» **PROBLEM**: Include in the output exactly the lines from the opening of the data through the line containing "COLLAR_HIGHLIGHT = 0.5", and nothing more.

» **DATASET SECTION**:
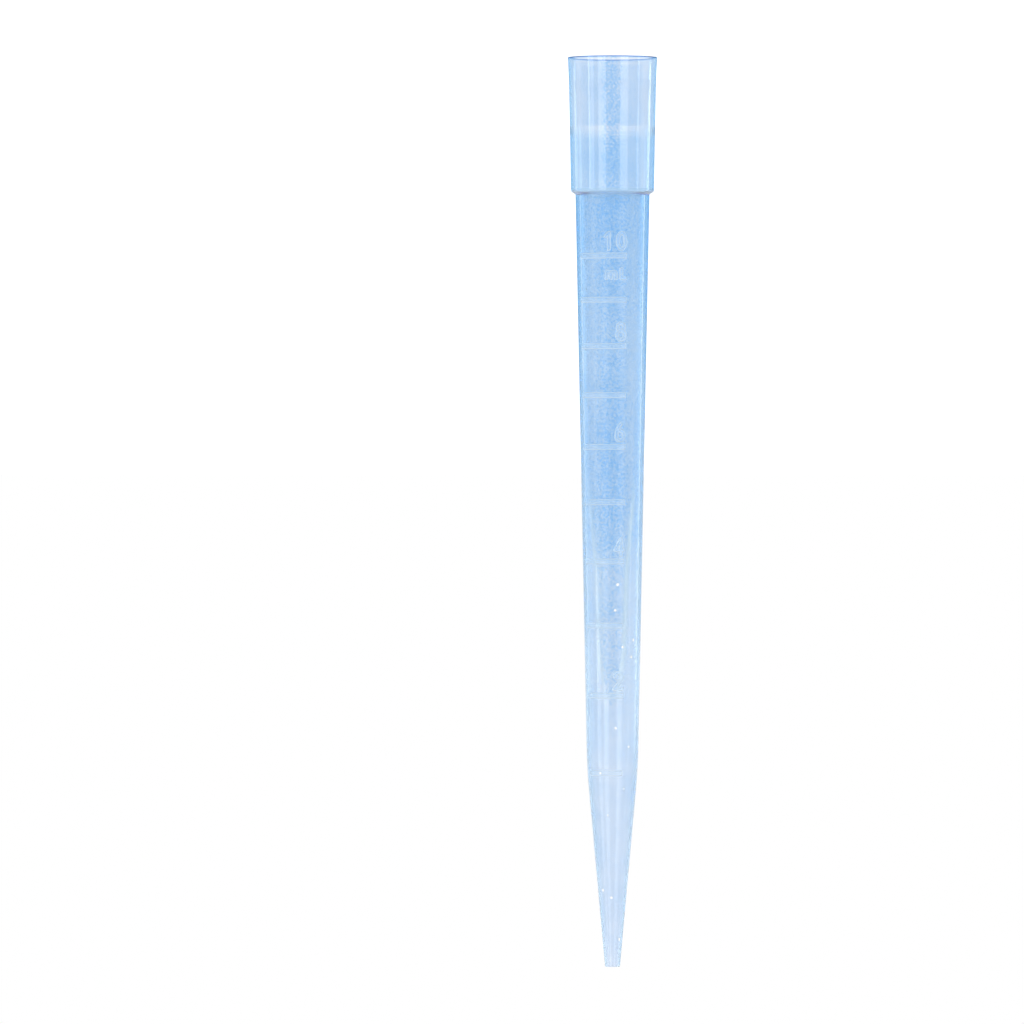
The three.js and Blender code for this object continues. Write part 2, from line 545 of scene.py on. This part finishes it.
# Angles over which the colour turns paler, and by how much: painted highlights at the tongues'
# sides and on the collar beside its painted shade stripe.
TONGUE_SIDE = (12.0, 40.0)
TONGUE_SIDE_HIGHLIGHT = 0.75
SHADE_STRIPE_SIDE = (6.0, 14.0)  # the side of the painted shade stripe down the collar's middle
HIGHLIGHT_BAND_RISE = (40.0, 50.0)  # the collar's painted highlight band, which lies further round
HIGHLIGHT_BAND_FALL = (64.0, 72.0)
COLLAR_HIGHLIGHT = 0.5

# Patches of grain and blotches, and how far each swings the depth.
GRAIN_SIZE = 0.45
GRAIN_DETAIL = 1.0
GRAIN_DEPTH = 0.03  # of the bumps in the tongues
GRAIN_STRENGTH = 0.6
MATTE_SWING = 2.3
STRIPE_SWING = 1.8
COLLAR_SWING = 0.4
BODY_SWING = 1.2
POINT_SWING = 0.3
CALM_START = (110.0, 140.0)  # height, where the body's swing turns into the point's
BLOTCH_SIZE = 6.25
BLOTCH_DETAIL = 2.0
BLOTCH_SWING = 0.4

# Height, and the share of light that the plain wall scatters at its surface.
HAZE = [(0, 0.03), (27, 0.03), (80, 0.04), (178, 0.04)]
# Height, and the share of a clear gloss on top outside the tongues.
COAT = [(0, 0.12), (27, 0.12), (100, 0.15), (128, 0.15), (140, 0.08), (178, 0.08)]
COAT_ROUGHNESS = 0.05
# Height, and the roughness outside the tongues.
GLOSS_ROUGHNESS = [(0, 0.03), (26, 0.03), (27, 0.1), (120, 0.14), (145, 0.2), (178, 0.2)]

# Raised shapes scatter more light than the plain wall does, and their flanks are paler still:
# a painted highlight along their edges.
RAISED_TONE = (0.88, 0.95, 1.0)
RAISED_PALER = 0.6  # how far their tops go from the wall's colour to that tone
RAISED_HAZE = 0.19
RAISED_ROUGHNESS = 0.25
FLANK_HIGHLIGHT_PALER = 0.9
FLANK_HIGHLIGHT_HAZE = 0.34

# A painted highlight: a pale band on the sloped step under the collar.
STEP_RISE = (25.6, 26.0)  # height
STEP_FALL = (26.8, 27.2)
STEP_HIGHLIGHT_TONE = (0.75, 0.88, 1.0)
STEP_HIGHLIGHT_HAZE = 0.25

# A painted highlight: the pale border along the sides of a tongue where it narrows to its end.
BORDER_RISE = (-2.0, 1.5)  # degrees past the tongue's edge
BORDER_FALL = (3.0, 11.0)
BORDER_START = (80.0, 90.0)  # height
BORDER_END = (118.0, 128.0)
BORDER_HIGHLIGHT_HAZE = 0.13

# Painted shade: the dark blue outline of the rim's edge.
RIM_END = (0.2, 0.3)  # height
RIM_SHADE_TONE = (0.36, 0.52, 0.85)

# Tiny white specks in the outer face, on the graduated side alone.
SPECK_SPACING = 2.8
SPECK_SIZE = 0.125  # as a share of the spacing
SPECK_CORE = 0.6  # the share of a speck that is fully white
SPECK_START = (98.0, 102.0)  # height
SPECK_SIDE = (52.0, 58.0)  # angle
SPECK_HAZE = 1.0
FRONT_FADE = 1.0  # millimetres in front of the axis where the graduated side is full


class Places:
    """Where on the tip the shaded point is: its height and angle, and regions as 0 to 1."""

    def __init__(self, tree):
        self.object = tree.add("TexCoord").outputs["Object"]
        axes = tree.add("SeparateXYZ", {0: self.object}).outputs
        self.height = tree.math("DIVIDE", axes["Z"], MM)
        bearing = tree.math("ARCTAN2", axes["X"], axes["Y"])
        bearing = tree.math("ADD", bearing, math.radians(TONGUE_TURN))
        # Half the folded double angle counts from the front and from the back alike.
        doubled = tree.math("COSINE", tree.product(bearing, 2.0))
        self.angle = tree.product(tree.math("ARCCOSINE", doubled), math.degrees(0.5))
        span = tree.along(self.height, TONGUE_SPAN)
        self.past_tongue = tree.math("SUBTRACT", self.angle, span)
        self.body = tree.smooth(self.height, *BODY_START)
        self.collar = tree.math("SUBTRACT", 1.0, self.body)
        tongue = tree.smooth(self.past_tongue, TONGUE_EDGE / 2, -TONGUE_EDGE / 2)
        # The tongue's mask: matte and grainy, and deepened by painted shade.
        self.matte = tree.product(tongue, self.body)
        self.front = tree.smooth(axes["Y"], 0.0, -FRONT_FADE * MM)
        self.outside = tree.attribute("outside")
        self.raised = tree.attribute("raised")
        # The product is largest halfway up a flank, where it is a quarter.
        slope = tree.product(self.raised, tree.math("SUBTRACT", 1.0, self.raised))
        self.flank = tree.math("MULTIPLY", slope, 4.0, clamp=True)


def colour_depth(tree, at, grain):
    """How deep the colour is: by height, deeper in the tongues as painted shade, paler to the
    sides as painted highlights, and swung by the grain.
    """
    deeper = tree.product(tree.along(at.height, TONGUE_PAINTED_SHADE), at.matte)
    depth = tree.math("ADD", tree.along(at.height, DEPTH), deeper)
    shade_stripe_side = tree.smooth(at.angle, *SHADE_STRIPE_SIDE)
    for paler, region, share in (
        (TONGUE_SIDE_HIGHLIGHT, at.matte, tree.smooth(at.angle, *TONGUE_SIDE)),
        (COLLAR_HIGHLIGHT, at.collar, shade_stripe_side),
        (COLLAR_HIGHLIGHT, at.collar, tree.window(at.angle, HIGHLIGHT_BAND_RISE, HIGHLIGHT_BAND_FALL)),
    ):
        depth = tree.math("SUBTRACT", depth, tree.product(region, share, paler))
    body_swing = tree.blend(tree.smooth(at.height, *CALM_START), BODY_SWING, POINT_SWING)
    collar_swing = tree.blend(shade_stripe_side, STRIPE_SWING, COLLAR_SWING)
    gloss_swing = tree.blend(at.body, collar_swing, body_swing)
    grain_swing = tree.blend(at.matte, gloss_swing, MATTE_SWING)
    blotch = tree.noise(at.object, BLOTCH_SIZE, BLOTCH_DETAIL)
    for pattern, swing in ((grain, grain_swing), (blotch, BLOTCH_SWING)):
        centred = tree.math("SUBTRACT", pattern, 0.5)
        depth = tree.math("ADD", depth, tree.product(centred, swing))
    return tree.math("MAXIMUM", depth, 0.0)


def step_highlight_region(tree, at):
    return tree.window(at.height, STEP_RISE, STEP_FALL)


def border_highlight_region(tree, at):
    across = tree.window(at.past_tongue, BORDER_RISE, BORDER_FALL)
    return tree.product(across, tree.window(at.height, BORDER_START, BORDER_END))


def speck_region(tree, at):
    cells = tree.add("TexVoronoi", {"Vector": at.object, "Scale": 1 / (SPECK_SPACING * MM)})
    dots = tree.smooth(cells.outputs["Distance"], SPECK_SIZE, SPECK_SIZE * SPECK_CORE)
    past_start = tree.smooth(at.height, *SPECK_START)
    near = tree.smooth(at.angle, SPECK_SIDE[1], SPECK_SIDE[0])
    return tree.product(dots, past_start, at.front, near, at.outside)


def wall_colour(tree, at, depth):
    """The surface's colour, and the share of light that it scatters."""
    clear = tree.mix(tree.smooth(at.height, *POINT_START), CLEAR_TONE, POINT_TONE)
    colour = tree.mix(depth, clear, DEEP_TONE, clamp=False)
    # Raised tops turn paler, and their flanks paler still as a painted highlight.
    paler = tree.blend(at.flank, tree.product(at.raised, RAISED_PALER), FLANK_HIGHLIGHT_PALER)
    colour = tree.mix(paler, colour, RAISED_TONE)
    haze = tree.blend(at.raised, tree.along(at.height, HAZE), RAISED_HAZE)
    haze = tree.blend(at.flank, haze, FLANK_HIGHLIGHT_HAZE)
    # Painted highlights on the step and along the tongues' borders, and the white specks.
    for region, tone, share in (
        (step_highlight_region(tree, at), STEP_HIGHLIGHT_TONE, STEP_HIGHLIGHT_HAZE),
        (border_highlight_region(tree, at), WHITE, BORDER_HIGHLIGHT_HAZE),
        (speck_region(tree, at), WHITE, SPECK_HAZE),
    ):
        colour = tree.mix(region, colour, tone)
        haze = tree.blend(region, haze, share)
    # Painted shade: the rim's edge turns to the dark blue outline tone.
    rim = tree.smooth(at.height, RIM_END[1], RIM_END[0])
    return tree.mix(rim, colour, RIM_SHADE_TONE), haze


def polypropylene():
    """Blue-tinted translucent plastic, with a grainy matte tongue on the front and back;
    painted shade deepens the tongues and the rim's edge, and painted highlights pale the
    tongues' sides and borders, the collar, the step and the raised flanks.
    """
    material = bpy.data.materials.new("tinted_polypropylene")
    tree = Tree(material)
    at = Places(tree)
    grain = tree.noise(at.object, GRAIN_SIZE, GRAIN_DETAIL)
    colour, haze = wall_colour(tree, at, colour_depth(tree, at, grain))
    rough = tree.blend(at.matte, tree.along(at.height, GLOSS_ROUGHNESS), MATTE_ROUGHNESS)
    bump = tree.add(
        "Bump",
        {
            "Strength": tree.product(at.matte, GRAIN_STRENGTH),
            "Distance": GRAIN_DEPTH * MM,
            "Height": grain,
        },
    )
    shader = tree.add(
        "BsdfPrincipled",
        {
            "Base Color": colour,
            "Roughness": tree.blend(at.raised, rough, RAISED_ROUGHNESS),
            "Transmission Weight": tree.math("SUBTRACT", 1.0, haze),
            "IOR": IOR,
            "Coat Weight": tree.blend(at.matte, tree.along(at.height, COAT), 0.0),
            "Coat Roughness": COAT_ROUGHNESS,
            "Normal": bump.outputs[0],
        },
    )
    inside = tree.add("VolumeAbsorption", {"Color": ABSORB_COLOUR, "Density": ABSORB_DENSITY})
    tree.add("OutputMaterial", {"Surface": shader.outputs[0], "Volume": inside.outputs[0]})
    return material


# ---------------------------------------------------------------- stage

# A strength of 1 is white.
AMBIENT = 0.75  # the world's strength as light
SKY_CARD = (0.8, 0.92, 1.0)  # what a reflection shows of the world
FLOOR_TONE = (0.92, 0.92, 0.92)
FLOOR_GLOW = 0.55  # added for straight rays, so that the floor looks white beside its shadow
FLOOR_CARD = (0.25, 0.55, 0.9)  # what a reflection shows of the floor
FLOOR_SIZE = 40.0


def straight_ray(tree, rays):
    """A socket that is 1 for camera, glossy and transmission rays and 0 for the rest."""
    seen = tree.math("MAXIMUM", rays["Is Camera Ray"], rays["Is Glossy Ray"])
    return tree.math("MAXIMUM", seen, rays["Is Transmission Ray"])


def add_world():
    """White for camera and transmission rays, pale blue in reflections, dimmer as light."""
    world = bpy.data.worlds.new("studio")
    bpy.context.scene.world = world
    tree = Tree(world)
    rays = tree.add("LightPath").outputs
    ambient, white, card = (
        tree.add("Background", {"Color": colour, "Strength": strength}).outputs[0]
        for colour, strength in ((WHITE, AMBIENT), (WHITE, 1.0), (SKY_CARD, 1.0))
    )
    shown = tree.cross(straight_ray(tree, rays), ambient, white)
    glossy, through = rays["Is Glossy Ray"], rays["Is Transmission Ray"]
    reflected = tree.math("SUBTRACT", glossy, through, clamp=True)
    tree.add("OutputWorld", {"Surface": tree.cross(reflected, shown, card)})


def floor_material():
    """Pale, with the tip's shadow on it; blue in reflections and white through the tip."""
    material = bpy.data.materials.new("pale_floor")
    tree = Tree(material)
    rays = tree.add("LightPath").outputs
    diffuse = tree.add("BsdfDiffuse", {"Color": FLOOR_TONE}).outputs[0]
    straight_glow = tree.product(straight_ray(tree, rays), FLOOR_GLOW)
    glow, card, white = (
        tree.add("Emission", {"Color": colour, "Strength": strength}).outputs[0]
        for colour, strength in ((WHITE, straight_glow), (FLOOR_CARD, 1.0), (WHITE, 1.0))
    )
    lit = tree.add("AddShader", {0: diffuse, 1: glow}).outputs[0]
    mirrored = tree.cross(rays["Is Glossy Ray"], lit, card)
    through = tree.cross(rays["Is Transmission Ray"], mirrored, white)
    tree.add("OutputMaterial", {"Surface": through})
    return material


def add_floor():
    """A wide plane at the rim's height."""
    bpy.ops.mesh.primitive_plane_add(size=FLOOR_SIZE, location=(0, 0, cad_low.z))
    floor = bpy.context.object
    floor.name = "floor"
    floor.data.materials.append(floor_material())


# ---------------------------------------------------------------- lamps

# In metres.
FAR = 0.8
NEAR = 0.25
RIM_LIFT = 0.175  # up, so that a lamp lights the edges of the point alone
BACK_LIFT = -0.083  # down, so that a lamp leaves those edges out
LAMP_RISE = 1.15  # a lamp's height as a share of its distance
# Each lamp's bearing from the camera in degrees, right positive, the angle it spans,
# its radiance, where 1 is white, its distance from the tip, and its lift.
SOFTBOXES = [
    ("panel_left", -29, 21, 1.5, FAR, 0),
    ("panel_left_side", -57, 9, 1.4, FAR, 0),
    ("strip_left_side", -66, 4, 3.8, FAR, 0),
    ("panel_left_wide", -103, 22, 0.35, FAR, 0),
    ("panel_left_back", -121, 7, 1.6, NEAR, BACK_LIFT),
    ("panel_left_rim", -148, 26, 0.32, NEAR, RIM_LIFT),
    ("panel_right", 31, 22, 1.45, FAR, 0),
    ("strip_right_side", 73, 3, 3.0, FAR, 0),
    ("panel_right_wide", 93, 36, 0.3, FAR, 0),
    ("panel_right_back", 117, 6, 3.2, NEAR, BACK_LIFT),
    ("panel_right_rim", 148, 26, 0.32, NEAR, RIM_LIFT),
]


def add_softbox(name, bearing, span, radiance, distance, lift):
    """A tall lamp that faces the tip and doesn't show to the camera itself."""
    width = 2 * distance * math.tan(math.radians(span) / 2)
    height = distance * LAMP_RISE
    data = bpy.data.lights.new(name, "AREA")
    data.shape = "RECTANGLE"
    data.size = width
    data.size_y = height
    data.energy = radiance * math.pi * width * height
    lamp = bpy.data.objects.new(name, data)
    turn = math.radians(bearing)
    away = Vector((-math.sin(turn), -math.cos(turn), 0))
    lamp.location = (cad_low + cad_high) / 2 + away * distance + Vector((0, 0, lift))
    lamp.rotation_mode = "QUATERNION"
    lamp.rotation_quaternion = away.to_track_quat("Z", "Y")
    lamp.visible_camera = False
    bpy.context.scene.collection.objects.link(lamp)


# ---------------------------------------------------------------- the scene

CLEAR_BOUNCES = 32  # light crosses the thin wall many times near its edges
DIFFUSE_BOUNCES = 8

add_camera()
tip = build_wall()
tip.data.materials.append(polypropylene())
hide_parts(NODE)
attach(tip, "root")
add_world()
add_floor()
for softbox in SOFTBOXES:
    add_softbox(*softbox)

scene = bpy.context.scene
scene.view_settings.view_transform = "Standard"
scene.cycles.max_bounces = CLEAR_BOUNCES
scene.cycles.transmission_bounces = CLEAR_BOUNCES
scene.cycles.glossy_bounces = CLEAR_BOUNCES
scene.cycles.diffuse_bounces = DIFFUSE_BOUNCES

» **SOLUTION TO THIS EXERCISE**:
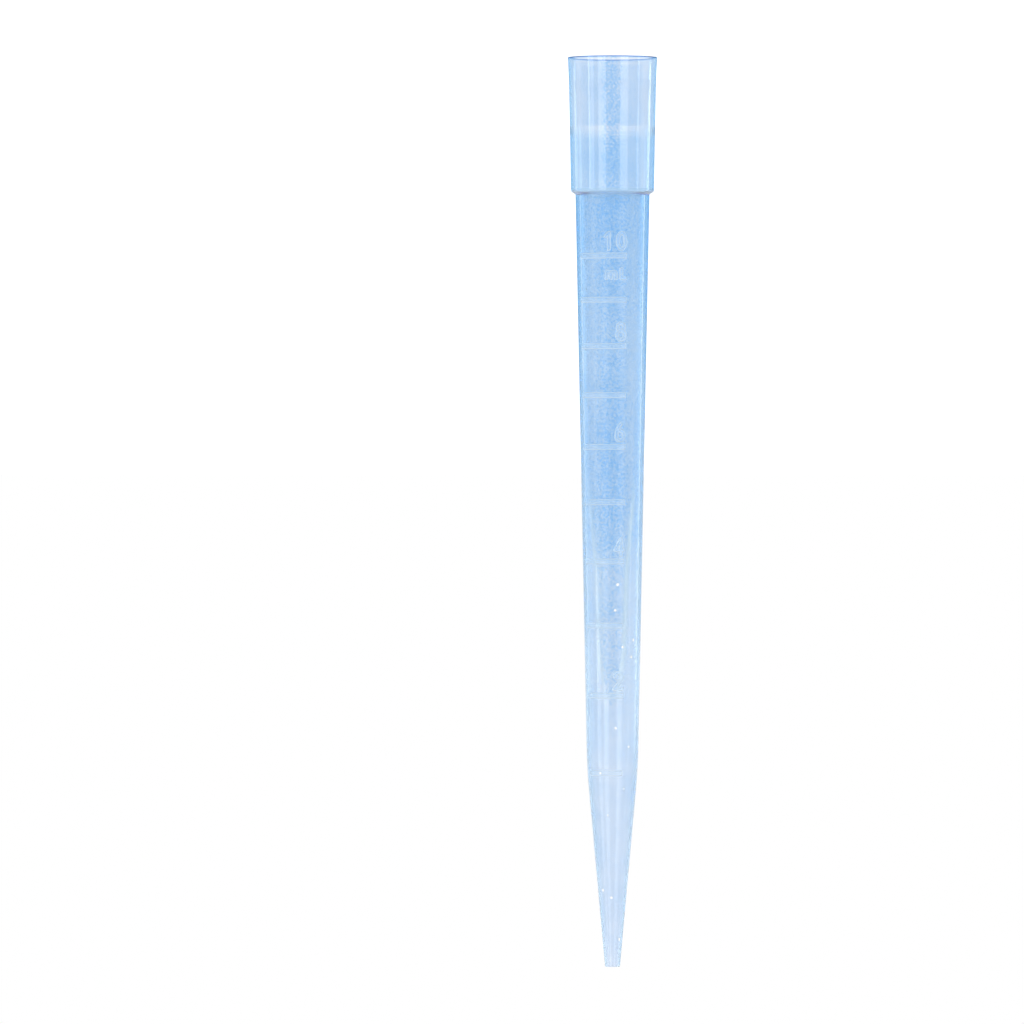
The three.js and Blender code for this object continues. Write part 2, from line 545 of scene.py on. This part finishes it.
# Angles over which the colour turns paler, and by how much: painted highlights at the tongues'
# sides and on the collar beside its painted shade stripe.
TONGUE_SIDE = (12.0, 40.0)
TONGUE_SIDE_HIGHLIGHT = 0.75
SHADE_STRIPE_SIDE = (6.0, 14.0)  # the side of the painted shade stripe down the collar's middle
HIGHLIGHT_BAND_RISE = (40.0, 50.0)  # the collar's painted highlight band, which lies further round
HIGHLIGHT_BAND_FALL = (64.0, 72.0)
COLLAR_HIGHLIGHT = 0.5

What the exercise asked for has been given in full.